Kulagin coughed again. He lay in a spreading pool of dark crimson now.
‘My darling Peter was t
he golden goose I was going to be rewarded for. He belongs to you now.’
Rachel’s head spun. It was as if all the reason in the world was leaking out together with Kulagin’s blood.
‘Even if I believed you,’ she whispered, ‘what do you expect me to do?’
‘You weren’t listening,’ Kulagin said. ‘There is no one telling you what to do. Goodbye, Mrs Moore.’
In one smooth movement, as if downing a drink, he pushed the barrel of the pistol into his mouth and pulled the trigger.
The shot felt like a slap, blinding and deafening. When her vision cleared, Rachel could not bear to look at Kulagin’s ruined face.
She fled the room and slammed the door shut behind her.
‘We need a—we need a doctor here!’ she shouted at the top of her lungs, tearing the words from her battered throat. ‘Someone get a doctor!’

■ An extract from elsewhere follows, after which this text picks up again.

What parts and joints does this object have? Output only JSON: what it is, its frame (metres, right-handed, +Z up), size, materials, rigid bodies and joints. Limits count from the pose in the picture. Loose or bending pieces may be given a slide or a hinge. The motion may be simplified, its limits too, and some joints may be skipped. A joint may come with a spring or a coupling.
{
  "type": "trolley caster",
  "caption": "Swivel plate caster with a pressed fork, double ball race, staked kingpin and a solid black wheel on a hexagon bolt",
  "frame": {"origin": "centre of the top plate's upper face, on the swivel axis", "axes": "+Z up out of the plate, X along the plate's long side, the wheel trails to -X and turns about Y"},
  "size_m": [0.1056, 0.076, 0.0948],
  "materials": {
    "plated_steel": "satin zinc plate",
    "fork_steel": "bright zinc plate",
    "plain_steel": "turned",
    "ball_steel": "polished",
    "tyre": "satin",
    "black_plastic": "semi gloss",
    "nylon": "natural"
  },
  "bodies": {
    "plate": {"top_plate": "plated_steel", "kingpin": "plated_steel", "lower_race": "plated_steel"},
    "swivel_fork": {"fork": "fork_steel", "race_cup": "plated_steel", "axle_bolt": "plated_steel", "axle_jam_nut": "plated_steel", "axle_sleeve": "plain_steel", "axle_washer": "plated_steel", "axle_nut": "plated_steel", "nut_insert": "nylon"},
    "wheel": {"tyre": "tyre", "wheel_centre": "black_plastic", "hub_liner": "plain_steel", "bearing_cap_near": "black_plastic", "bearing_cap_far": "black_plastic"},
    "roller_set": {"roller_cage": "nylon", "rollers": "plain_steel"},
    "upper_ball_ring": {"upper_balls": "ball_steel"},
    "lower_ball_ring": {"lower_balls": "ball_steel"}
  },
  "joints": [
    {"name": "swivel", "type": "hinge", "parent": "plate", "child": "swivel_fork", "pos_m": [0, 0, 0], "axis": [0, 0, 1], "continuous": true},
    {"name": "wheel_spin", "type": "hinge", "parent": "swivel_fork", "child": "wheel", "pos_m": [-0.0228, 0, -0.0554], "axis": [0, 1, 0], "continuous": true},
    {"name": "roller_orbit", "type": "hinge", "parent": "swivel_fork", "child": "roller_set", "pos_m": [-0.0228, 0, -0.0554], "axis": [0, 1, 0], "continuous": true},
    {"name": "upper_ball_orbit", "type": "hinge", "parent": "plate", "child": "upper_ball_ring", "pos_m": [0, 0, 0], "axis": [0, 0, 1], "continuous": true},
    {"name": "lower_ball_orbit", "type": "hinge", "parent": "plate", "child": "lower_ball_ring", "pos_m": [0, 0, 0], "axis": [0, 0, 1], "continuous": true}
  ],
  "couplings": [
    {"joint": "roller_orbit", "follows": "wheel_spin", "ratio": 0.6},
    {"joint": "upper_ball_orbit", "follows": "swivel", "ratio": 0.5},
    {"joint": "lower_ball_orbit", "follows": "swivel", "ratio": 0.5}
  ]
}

Then she sank to the floor. The name pulsed in her mind, crimson and vile and impossible like Kulagin’s blood on the carpet.
Peter Bloom.
3
SMALL WARS, 8TH NOVEMBER 1938
Peter Bloom found himself haunting an ammunition truck while Madrid burned.
He could not see the flames. To a ghost, the material world was invisible, except for electricity and the soul-sparks of the living. Buildings and streets were skeletons of luminescent wiring. Human brains glowed like paper lanterns. Everything else was a pale grey mist. He would have been hopelessly lost if not for the beacon in his agent Inez Giral’s ectophone that had guided him here from Summerland for their meeting.
Now he hung on to the bright coils of the phone’s circuitry like a small boy gripping the hem of his mother’s dress, and listened to Inez describe the world of the living.
‘The Gran Vía rooftops are on fire,’ she said. ‘And the bombs, they fall like black pears. Big ones first, to knock buildings down. Incendiaries to light them. Shrapnel to keep the firemen away. Same thing every night. Soon there will be nothing left to burn.’
For a woman driving a truck loaded with high explosives through a city being firebombed at night, her voice was remarkably calm.